Software-Defined Hardware:With heterogeneous SoCs, the software stack must be smarter. Designers must now orchestrate workloads across CPUs, GPUs, DSPs, and NPUs dynamically.
Thermal and Power Integrity:Smaller nodes and 3D-stacked dies create intense "hot spots." Thermal management is no longer an afterthought; it is a primary design driver that dictates PCB layout and enclosure design.
Security as a Silicon Foundation:With the rise of the Cyber Resilience Act and similar global standards, hardware-based security is non-negotiable. Modern chips integrate Physical Unclonable Functions (PUF) and Root of Trust (RoT) directly into the silicon fabric, requiring embedded developers to master secure boot and encrypted lifecycle management. Embien's product engineering services help teams navigate the full Semiconductor Evolution from silicon bring-up to production firmware, while dedicated semiconductor development support covers chiplet integration, RISC-V BSP porting, and NPU driver development.
Looking forward, the integration of Silicon Photonics will likely be the next frontier, replacing electrical traces with light for chip-to-chip communication to overcome the "interconnect bottleneck." We will also see the expansion of 3D ICs, where memory is stacked directly on top of logic to provide massive bandwidth for AI applications.
The goal is clear: a future where the distinction between "high-performance computing" and "embedded systems" continues to blur. Your future smart camera will have the processing power of yesterday's workstation, all while running on a coin-cell battery. Embien’s electronic manufacturing services bridge advanced semiconductor designs with scalable, production-ready embedded system implementations.

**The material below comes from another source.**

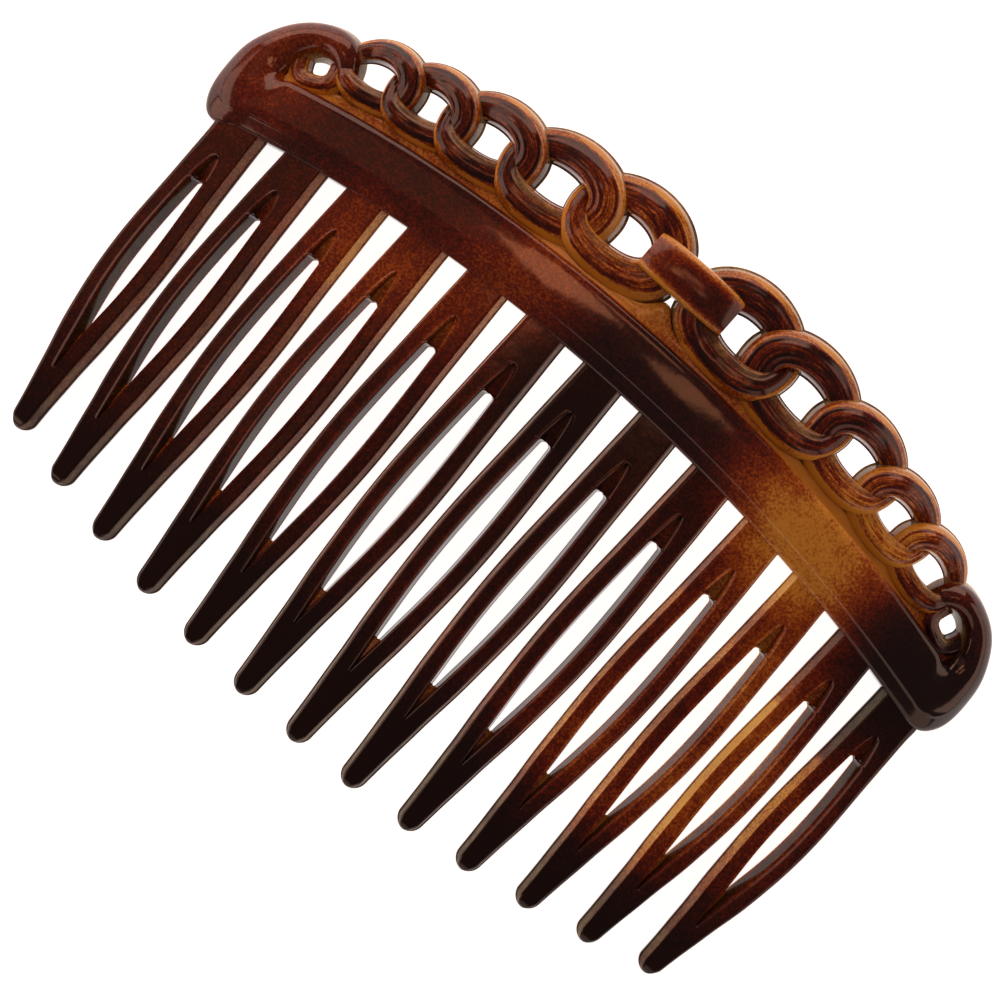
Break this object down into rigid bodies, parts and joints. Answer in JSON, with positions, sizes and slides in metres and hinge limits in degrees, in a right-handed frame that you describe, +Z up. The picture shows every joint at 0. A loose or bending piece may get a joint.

Semiconductor evolution — from monolithic SoCs to chiplet-based heterogeneous designs, RISC-V architecture extensibility, and NPU-accelerated Edge AI — is fundamentally redefining embedded system design for smart products. AI in semiconductor design is already accelerating verification and PPA optimisation at advanced nodes, making the adoption of these technologies a competitive necessity rather than a future aspiration.